The court made clear that such benefits were to be included in the calculation of damages regardless of whether it was a profit or a saving or whether it was incidental to the only available route of mitigation:
“ I conclude that, in assessing damages for breach of contract, credit must be given for any monetary benefit, whether chosen or not, which the claimant has received or will receive as a result of an action reasonably taken to mitigate its loss.” (Leggatt, J. at para 81)
It should also be borne in mind that the case illustrates that the burden of proof lies with the party attempting to prove that there has been a consequential benefit arising from mitigation as a result of their breach of contract. It should be mentioned that this is not an easy task.
In summary, businesses should be aware of their obligations where a contract of supply is breached and the effects of their actions when it comes to mitigation of loss arising out of such a breach. Firstly, there is an assumption that a party falling foul of a breach of contract will reasonably take steps in order to mitigate avoidable loss and failure to do as such will be taken account of in calculating damages payable. Secondly, that any benefits derived from those efforts may be taken account of in the measure of damages, perhaps resulting in a substantially reduced claim.

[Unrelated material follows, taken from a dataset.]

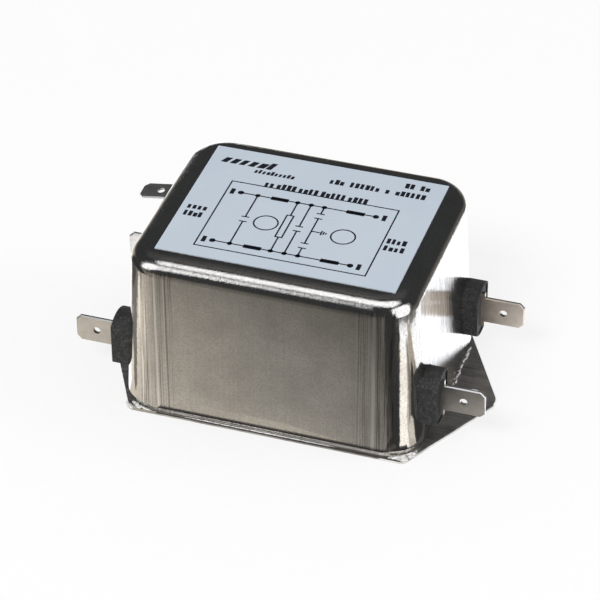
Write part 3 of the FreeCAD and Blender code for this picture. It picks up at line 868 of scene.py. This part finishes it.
# Cards on the bench: name, tone, layer over the bench, and corners in millimetres
MAT_EDGE = (
    (24.5, -25), (31, -26), (34, -28), (38, -31), (43, -34), (49, -37), (58, -40),
    (75, -44), (89, -55), (149, -106), (1200, -1010),
)
MAT_RIGHT_END = (
    (1200, 150), (170, 0), (95, -14), (79, -12), (77, 0), (72, 18), (66, 30), (62, 60),
    (60, 80), (45, 84), (20, 80), (24.5, 30),
)
BENCH_CARDS = (
    ("mat_cream", CREAM, 2, (*MAT_EDGE[:7], (72, -43), (64, -24), (45, -21), (28, -20))),
    ("dull_stripe", DULL_CREAM, 3, (
        (32, -22), (44, -26.5), (75, -27.5), (75, -21), (60, -17.5), (48, -16), (38, -17),
    )),
    ("brown_stripe", BROWN, 4, (
        (37, -20), (44, -24.5), (72, -25.5), (72, -22), (60, -19.5), (48, -18), (39, -18),
    )),
    ("corner_light", CORNER_LIGHT, 6, ((36, -20), (44, -19.8), (45.2, -22.4), (41, -24), (37, -23.2))),
    ("corner_shade", BLACK, 7, (
        (35, -19.9), (44, -19.7), (45.3, -22.3), (52, -21.6), (58, -19.6), (65, -18), (66, -14),
        (50, -11), (38.5, -11),
    )),
    ("ear_shadow", EDGE_GREY, 5, ((29.9, -24.7), (32, -25.6), (45, -1.2), (42.5, -0.5))),
    # Painted shadow: the part's own shadow on the bench before its right corner, as the metal mirrors it,
    # with a softer rim
    ("painted_shadow_front_right", BLACK, 1, (
        (29, -32), (33, -46), (40, -66), (62, -110), (600, -1400), *reversed(MAT_EDGE),
    )),
    ("painted_shadow_front_right_rim", SHADE, 2, (
        (28, -31), (31, -31), (36, -46), (43, -64), (65, -109), (59, -110), (37, -66), (31, -47),
    )),
    ("mat_right", WHITE, 1, (*MAT_EDGE, *MAT_RIGHT_END)),
    ("gap_right", BLACK, 2, (
        (66, -58), (75, -46), (80, -33), (83, -15), (82, 0), (88, 0), (90, -15), (87, -35),
        (81, -50), (71, -62),
    )),
    ("stripe_right", BEIGE, 2, ((56, -19), (81, -22), (81, -12), (62, -6))),
    ("mat_left_end", DARK, 1, (
        (-80, 12), (-140, 40), (-1000, 200), (-1000, -400), (-95, -72), (-80, -60),
    )),
    ("mat_behind_left", WHITE, 1, (
        (-120, 140), (-88, 95), (-75, 60), (-60, 20), (-54, 0), (-46, -12), (-38, -19),
        (-24.5, -20), (-24.5, 30), (-370, 1200), (-722, 958),
    )),
    ("left_shade", BROWN_SHADE, 2, (
        (-34, -23.5), (-40, -21.5), (-47, -19), (-55, -11), (-62, 5), (-69, 25), (-92, 25),
        (-94, -14), (-75, -20), (-60, -23.5), (-47, -25), (-38, -25),
    )),
    ("left_shade_deep", SHADE, 3, ((-66, 0), (-72, 25), (-92, 25), (-94, -10), (-76, -12))),
    ("mat_front_left", WARM_GREY, 1, ((-52, -78), (-72, -66), (-170, -190), (-90, -230), (-42, -78))),
    ("window_foot", BEIGE, 1, ((-190, -84), (-1100, -430), (-1040, -600), (-180, -112))),
    ("foot_shadow", BLACK, 6, (
        (-24, -24.62), (-24, -26), (24, -26), (31, -27), (34, -24), (31, -22), (26, -24.62),
    )),
    ("foot_shade", SHADE, 5, (
        (-24, -26), (-24, -27.2), (24, -27.2), (30, -28.5), (31, -27), (24, -26),
    )),
    ("foot_light", FOOT_LIGHT, 1, ((-22, -27.2), (-20, -30), (2, -29.5), (18, -27.2))),
)

# Cards round the part: name, tone, how much nearer, and corners by azimuth and elevation in degrees
DOME_RADIUS = 1.7
DOME_SEGMENTS = 48
DOME_RINGS = 24
CARD_RADIUS = 1.5
SKY_CARDS = (
    ("panel_over_front", WHITE, 0, (
        (-148, 63), (-128, 54), (-108, 50), (-60, 49), (-45, 42), (-12, 42), (2, 60), (-15, 75),
        (-90, 80), (-140, 78),
    )),
    ("window_front_left", WHITE, 0, (
        (-160, -2), (-146, -2), (-125, 12), (-107, 26), (-106, 37), (-116, 46), (-138, 42),
        (-151, 32), (-158, 12),
    )),
    ("panel_right", WHITE, 0, ((-44, -2), (-45, 26), (-35, 31), (-5, 27), (6, 14), (8, 0), (8, -2))),
    ("backdrop_gap", WHITE, 0, ((108, -2), (126, -2), (125, 6), (120, 13), (112, 13), (108, 6))),
    ("ceiling", DIM, 0, (
        (22, 50), (60, 46), (105, 47), (150, 47), (185, 50), (190, 76), (110, 80), (22, 78),
    )),
    ("ceiling_middle", BRIGHTER_DIM, 0.05, (
        (60, 65), (90, 62), (120, 62), (150, 63), (168, 67), (168, 76), (110, 78), (60, 75),
    )),
)


def only_mirrored(sheet):
    """Shows in the metal alone, like the flags round a product shot."""
    sheet.visible_camera = False
    sheet.visible_diffuse = False
    sheet.visible_shadow = False
    sheet.visible_transmission = False
    sheet.visible_volume_scatter = False


def flat_sheet(name, corners, material):
    """A sheet of one face."""
    mesh = bpy.data.meshes.new(name)
    mesh.from_pydata([tuple(c) for c in corners], [], [tuple(range(len(corners)))])
    mesh.materials.append(material)
    sheet = bpy.data.objects.new(name, mesh)
    bpy.context.scene.collection.objects.link(sheet)
    return sheet


class Glow:
    """An emission material with room for nodes."""

    def __init__(self, name, color=(1, 1, 1)):
        self.material = bpy.data.materials.new(name)
        self.material.use_nodes = True
        self.tree = self.material.node_tree
        self.tree.nodes.clear()
        self.emission = self.tree.nodes.new("ShaderNodeEmission")
        self.emission.inputs["Color"].default_value = (*color, 1)
        output = self.tree.nodes.new("ShaderNodeOutputMaterial")
        self.tree.links.new(self.emission.outputs["Emission"], output.inputs["Surface"])


def lookup(tree, value, stops):
    """A colour read off a row of stops, by a length in millimetres."""
    low = stops[0][0]
    high = stops[-1][0]
    place = tree.nodes.new("ShaderNodeMapRange")
    place.inputs["From Min"].default_value = low * MM
    place.inputs["From Max"].default_value = high * MM
    tree.links.new(value, place.inputs["Value"])
    ramp = tree.nodes.new("ShaderNodeValToRGB")
    elements = ramp.color_ramp.elements
    while len(elements) < len(stops):
        elements.new(0.5)
    for element, (position, color) in zip(elements, stops):
        element.position = (position - low) / (high - low)
        element.color = (*color, 1)
    tree.links.new(place.outputs["Result"], ramp.inputs["Fac"])
    return ramp.outputs["Color"]


def greys(gains):
    """Stops of a brightness as stops of a colour."""
    return [(position, (gain, gain, gain)) for position, gain in gains]


def combined(tree, operation, first, second):
    """Two vectors or colours put together by one vector operation."""
    made = tree.nodes.new("ShaderNodeVectorMath")
    made.operation = operation
    for index, value in enumerate((first, second)):
        if isinstance(value, tuple):
            made.inputs[index].default_value = value
        else:
            tree.links.new(value, made.inputs[index])
    return made


def bench_material():
    """Warm grey, paler to the left and close to the part, that fades into the dark."""
    glow = Glow("bench")
    tree = glow.tree
    place = tree.nodes.new("ShaderNodeTexCoord").outputs["Object"]
    moved = combined(tree, "ADD", place, (-MIRROR_SHIFT, 0, 0)).outputs["Vector"]
    across = combined(tree, "DOT_PRODUCT", moved, (1, -MIRROR_SLANT, 0)).outputs["Value"]
    split = tree.nodes.new("ShaderNodeSeparateXYZ")
    tree.links.new(place, split.inputs["Vector"])
    away = combined(tree, "DISTANCE", place, BRIGHT_MIDDLE).outputs["Value"]
    tone = lookup(tree, across, BENCH_TONES)
    near = lookup(tree, split.outputs["Y"], greys(NEAR_GAINS))
    far = lookup(tree, away, greys(FAR_GAINS))
    for factor in (near, far, (BENCH_GAIN, BENCH_GAIN, BENCH_GAIN)):
        tone = combined(tree, "MULTIPLY", tone, factor).outputs["Vector"]
    result = combined(tree, "MAXIMUM", tone, DARK).outputs["Vector"]
    tree.links.new(result, glow.emission.inputs["Color"])
    return glow.material


def make_bench():
    """The bench as the metal mirrors it: grey before the part, pale and dark mats to its sides, and
    painted shadows of the part on it.
    """
    reach = BENCH_REACH
    corners = [(-reach, -reach), (reach, -reach), (reach, reach), (-reach, reach)]
    only_mirrored(flat_sheet("bench", [(x, y, BENCH_HEIGHT) for x, y in corners], bench_material()))
    for name, tone, layer, outline in BENCH_CARDS:
        height = BENCH_HEIGHT + layer * BENCH_LAYER
        corners = [(x * MM, y * MM, height) for x, y in outline]
        only_mirrored(flat_sheet(name, corners, Glow(name, tone).material))


def dome_point(azimuth, elevation, radius):
    """A point round the part, by its azimuth and elevation in degrees."""
    turn = math.radians(azimuth)
    lift = math.radians(elevation)
    flat = math.cos(lift)
    return Vector((flat * math.cos(turn), flat * math.sin(turn), math.sin(lift))) * radius


def make_sky():
    """A dark room round the part, with the panels and windows that its curves pick up."""
    mesh = bpy.data.meshes.new("dark_room")
    shape = bmesh.new()
    bmesh.ops.create_uvsphere(
        shape, u_segments=DOME_SEGMENTS, v_segments=DOME_RINGS, radius=DOME_RADIUS,
    )
    shape.to_mesh(mesh)
    shape.free()
    mesh.materials.append(Glow("dark_room", DARK).material)
    room = bpy.data.objects.new("dark_room", mesh)
    bpy.context.scene.collection.objects.link(room)
    only_mirrored(room)
    for name, tone, nearer, outline in SKY_CARDS:
        radius = CARD_RADIUS - nearer
        corners = [dome_point(azimuth, elevation, radius) for azimuth, elevation in outline]
        only_mirrored(flat_sheet(name, corners, Glow(name, tone).material))


# Floor, surround and lamps
FLOOR_HALF = 4.0
FLOOR_LIFT = 0.72
PAPER_GREY = (0.93, 0.93, 0.93)
PAPER_WHITE = (0.95, 0.95, 0.95)
FILL_STRENGTH = 0.62
LAMP_AIM = (0, 0, 0.02)
# Name, place, size and power of each lamp
LAMPS = (
    ("key_softbox", (-0.15, -0.75, 0.85), (0.5, 0.25), 5.3),
    ("side_softbox", (0.8, 0.15, 0.5), (0.4, 0.4), 2.0),
)


def white_where_seen(tree):
    """One where the camera sees a surface, also in metal or glass, nothing for the light it gives."""
    path = tree.nodes.new("ShaderNodeLightPath")
    seen = path.outputs["Is Camera Ray"]
    for name in ("Is Glossy Ray", "Is Transmission Ray"):
        either = tree.nodes.new("ShaderNodeMath")
        either.operation = "MAXIMUM"
        tree.links.new(seen, either.inputs[0])
        tree.links.new(path.outputs[name], either.inputs[1])
        seen = either.outputs["Value"]
    return seen


def make_floor():
    """Pale paper, lifted towards white where it is seen, that keeps a soft shadow."""
    look = Shader("floor_paper", Roughness=0.9, Specular_IOR_Level=0.1)
    grain = look.noise(400, 2.0, 0.5)
    look.color(look.mix(look.full(grain, 0.0, 1.0), PAPER_GREY, PAPER_WHITE))
    lift = look.math("MULTIPLY", white_where_seen(look.tree), FLOOR_LIFT)
    white = look.node("ShaderNodeEmission")
    blend = look.node("ShaderNodeMixShader")
    look.link(lift, blend.inputs["Fac"])
    look.link(look.surface.outputs["BSDF"], blend.inputs[1])
    look.link(white.outputs["Emission"], blend.inputs[2])
    look.link(blend.outputs["Shader"], look.tree.nodes["Material Output"].inputs["Surface"])
    half = FLOOR_HALF
    corners = [(-half, -half, 0), (half, -half, 0), (half, half, 0), (-half, half, 0)]
    flat_sheet("floor", corners, look.material)


def make_world():
    """A white surround where it is seen or mirrored, and a softer one as fill light."""
    world = bpy.data.worlds.new("studio")
    bpy.context.scene.world = world
    world.use_nodes = True
    tree = world.node_tree
    background = tree.nodes["Background"]
    seen = white_where_seen(tree)
    strength = tree.nodes.new("ShaderNodeMapRange")
    strength.inputs["To Min"].default_value = FILL_STRENGTH
    strength.inputs["To Max"].default_value = 1.0
    tree.links.new(seen, strength.inputs["Value"])
    background.inputs["Color"].default_value = (1, 1, 1, 1)
    tree.links.new(strength.outputs["Result"], background.inputs["Strength"])


def softbox(name, place, size, power):
    """A soft lamp that lights the part and doesn't show in its metal."""
    data = bpy.data.lights.new(name, "AREA")
    data.shape = "RECTANGLE"
    data.size, data.size_y = size
    data.energy = power
    lamp = bpy.data.objects.new(name, data)
    lamp.location = place
    lamp.rotation_mode = "QUATERNION"
    lamp.rotation_quaternion = (Vector(LAMP_AIM) - Vector(place)).to_track_quat("-Z", "Y")
    lamp.visible_glossy = False
    bpy.context.scene.collection.objects.link(lamp)


def make_studio():
    make_floor()
    make_world()
    make_bench()
    make_sky()
    for name, place, size, power in LAMPS:
        softbox(name, place, size, power)


make_camera()
finish_nodes()
make_label()
make_solder()
make_studio()

bpy.context.scene.view_settings.view_transform = "Standard"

What this means practically for a small business is that they should be careful in their consideration of reaction to a breach of contract. It is their “duty” to reasonably mitigate the loss but the case law suggests that this test of “reasonableness” is not terribly onerous. Fundamentally, businesses should be aware that their mitigation efforts may be taken into account in the measure of damages and decisions should be made on an informed basis.